#### [Set exercise]
Extract, word for word, every line from the one containing "cad_parts[node].data.materials.append(material)" through the one containing "GLOW_SHARE = 0.6", with both end lines kept.

----

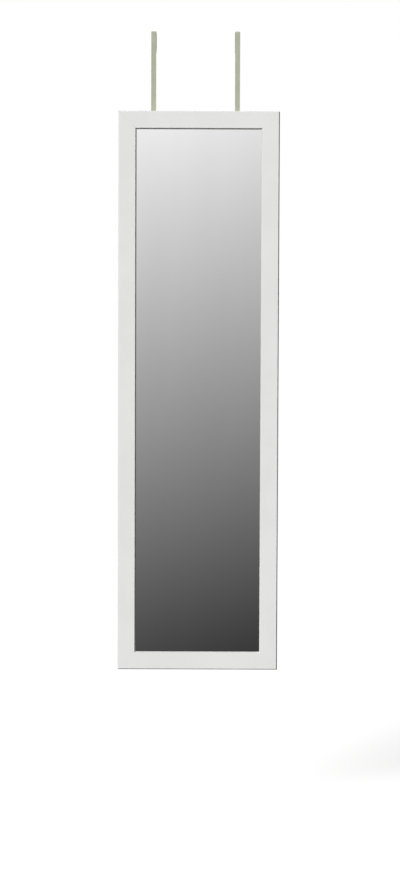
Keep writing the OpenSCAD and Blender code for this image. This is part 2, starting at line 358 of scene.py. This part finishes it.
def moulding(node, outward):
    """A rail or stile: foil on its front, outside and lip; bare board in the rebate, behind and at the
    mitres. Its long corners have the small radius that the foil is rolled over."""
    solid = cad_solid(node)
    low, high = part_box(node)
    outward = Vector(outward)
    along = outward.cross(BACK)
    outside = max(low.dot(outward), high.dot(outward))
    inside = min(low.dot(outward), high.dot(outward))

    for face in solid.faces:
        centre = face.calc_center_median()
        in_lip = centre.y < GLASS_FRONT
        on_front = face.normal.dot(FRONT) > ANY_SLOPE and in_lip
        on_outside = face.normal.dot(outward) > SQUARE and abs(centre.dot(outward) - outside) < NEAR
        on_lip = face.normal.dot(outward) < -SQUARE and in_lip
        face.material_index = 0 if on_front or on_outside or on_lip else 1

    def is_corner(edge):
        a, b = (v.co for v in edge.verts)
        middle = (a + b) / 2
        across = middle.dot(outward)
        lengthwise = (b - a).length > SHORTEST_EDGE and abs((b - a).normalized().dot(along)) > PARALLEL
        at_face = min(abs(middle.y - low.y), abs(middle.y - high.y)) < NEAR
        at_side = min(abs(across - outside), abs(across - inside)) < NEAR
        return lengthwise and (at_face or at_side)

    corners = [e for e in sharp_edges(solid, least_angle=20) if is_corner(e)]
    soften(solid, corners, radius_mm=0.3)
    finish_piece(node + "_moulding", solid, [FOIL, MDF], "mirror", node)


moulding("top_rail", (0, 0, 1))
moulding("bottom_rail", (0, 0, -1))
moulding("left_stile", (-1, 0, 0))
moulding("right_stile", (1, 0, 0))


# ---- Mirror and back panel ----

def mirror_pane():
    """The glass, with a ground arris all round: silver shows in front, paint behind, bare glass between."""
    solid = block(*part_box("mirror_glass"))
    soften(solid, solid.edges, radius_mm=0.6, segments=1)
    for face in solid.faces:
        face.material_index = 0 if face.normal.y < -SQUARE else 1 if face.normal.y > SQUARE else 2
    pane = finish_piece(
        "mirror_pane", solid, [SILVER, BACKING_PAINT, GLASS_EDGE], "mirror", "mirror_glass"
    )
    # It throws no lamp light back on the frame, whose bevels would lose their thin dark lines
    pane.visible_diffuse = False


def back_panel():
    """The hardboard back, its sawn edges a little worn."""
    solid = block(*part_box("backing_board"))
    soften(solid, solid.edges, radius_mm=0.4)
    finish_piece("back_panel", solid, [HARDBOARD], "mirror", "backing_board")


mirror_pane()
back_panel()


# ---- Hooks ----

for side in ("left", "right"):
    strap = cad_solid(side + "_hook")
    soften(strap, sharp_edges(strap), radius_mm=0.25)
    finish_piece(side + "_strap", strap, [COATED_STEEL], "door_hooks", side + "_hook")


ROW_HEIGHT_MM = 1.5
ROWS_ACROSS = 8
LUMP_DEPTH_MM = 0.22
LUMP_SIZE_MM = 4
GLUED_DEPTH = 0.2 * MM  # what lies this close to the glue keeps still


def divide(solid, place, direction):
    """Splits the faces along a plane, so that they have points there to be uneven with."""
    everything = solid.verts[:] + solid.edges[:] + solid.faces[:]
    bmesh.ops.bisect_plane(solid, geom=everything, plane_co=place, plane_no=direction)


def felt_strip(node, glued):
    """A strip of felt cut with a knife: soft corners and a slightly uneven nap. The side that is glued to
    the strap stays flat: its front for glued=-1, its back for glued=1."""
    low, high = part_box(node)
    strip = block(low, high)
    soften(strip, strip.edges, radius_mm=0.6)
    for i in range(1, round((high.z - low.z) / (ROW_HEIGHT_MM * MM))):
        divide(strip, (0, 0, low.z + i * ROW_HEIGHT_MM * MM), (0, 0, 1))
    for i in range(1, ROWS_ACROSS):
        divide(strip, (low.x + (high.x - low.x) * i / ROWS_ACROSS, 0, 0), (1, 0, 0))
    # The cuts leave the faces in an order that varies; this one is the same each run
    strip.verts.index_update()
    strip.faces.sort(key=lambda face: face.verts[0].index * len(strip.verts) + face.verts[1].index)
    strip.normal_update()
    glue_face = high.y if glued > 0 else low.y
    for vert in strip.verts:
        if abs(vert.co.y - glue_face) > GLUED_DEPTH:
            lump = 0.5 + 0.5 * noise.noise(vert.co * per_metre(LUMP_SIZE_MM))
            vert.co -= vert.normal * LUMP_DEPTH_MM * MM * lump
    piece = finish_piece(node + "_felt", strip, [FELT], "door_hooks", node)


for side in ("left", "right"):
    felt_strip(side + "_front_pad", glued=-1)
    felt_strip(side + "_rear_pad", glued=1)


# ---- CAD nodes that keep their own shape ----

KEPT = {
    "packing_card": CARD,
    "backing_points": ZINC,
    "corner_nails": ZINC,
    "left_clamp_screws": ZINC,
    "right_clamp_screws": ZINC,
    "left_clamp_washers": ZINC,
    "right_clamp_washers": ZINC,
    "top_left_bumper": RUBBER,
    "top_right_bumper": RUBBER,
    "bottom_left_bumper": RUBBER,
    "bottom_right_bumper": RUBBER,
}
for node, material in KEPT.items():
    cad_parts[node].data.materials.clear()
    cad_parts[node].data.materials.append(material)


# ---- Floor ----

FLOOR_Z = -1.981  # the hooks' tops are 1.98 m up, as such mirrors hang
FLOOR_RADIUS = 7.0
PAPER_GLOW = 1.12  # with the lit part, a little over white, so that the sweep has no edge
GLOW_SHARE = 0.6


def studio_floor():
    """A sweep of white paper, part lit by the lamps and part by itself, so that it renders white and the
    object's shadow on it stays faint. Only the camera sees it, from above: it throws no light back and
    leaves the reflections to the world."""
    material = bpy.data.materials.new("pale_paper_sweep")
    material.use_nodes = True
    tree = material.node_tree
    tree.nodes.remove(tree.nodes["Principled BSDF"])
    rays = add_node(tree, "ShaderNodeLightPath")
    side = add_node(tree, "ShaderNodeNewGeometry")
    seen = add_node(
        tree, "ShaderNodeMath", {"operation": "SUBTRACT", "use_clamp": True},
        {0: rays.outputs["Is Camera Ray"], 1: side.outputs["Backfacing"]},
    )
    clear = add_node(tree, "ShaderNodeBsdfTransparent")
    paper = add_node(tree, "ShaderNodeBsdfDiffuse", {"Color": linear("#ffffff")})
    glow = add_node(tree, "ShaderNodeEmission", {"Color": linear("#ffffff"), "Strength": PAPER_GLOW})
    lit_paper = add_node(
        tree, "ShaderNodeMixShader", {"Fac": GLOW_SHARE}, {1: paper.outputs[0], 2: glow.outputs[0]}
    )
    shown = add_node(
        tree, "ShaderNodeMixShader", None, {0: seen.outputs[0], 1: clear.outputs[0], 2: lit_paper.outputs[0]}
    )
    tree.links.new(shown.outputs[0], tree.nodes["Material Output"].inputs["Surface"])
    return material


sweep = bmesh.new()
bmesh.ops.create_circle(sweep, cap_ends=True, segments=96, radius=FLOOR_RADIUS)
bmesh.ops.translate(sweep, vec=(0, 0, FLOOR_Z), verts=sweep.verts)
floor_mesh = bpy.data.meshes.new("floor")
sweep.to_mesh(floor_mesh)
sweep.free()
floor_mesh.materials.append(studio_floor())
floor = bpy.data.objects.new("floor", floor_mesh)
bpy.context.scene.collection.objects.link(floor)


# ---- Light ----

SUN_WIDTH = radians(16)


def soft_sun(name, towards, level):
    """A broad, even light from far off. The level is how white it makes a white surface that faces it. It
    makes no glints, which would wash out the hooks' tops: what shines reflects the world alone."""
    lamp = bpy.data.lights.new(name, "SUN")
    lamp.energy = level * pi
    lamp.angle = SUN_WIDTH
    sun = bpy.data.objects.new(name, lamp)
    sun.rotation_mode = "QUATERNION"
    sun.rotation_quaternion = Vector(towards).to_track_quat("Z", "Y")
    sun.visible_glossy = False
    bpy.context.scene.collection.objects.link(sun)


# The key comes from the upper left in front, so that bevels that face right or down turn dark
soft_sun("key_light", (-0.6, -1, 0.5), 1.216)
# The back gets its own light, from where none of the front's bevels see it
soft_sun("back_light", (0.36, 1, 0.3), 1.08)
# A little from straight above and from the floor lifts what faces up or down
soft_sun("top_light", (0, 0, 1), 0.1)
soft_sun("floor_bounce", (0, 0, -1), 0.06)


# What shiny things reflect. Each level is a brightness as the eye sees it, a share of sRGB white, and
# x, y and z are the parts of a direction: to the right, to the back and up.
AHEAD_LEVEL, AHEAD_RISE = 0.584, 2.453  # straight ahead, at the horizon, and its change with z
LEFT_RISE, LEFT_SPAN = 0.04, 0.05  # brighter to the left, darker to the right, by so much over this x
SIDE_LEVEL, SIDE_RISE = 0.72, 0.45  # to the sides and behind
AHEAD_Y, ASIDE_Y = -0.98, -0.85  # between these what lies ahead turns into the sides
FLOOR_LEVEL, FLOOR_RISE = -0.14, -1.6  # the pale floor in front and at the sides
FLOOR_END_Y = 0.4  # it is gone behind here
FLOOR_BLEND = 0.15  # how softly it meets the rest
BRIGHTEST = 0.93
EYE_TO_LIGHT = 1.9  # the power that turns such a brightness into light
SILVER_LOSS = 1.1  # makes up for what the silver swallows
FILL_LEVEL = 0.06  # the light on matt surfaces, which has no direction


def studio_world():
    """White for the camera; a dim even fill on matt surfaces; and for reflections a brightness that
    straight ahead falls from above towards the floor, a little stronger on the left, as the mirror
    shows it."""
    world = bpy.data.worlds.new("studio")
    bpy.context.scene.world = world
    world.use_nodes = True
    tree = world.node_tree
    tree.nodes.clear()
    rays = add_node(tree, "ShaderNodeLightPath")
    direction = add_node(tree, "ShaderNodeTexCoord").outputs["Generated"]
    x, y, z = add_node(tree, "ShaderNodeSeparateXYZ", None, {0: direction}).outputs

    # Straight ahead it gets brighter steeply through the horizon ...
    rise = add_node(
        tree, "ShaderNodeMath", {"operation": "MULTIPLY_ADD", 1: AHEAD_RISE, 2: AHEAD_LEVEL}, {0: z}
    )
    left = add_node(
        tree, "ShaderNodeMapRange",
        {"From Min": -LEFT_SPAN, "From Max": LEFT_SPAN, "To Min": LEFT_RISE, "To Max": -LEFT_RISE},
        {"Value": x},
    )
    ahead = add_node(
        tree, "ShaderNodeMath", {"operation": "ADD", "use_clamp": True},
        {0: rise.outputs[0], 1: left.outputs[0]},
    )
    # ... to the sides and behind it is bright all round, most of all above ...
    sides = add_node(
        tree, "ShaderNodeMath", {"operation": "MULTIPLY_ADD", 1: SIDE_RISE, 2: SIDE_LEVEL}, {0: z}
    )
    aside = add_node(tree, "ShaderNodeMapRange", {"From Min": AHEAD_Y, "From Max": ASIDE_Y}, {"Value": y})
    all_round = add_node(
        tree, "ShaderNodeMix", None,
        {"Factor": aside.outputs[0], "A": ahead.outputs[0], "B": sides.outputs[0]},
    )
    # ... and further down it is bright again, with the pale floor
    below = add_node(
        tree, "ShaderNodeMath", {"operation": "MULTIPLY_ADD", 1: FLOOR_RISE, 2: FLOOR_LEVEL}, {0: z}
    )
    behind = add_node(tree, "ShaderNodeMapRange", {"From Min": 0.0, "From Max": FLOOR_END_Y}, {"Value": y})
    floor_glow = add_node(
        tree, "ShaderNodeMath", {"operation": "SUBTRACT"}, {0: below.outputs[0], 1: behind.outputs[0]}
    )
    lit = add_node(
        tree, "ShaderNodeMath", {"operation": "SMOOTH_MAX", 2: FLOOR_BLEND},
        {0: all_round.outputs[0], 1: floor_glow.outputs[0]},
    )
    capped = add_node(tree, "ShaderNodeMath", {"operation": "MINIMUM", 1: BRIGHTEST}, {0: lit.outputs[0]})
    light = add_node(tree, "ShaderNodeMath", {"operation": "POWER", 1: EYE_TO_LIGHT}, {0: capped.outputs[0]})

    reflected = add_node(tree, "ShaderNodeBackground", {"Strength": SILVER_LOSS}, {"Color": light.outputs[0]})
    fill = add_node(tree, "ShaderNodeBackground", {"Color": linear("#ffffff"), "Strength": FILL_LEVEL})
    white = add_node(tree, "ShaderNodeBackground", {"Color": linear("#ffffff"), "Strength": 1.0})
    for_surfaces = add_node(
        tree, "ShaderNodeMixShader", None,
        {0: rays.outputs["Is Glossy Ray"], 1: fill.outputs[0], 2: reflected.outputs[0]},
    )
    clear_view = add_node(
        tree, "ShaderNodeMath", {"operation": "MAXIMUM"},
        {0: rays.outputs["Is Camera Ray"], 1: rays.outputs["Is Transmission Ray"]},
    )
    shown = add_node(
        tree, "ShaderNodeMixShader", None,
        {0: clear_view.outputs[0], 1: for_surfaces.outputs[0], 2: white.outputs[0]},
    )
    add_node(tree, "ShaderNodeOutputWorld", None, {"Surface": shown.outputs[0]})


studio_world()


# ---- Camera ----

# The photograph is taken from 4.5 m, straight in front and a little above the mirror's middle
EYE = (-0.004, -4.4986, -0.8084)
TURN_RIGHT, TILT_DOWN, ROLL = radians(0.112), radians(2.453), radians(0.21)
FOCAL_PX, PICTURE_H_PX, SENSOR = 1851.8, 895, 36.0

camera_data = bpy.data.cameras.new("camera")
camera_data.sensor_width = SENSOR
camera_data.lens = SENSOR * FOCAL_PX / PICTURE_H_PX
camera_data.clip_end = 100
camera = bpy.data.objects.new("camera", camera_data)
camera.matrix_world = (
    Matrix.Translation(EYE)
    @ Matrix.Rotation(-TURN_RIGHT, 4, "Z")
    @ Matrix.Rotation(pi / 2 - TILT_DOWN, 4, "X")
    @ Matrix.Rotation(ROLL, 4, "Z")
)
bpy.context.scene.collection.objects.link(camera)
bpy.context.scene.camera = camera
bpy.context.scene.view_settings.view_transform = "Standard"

----

#### [Answer]
    cad_parts[node].data.materials.append(material)


# ---- Floor ----

FLOOR_Z = -1.981  # the hooks' tops are 1.98 m up, as such mirrors hang
FLOOR_RADIUS = 7.0
PAPER_GLOW = 1.12  # with the lit part, a little over white, so that the sweep has no edge
GLOW_SHARE = 0.6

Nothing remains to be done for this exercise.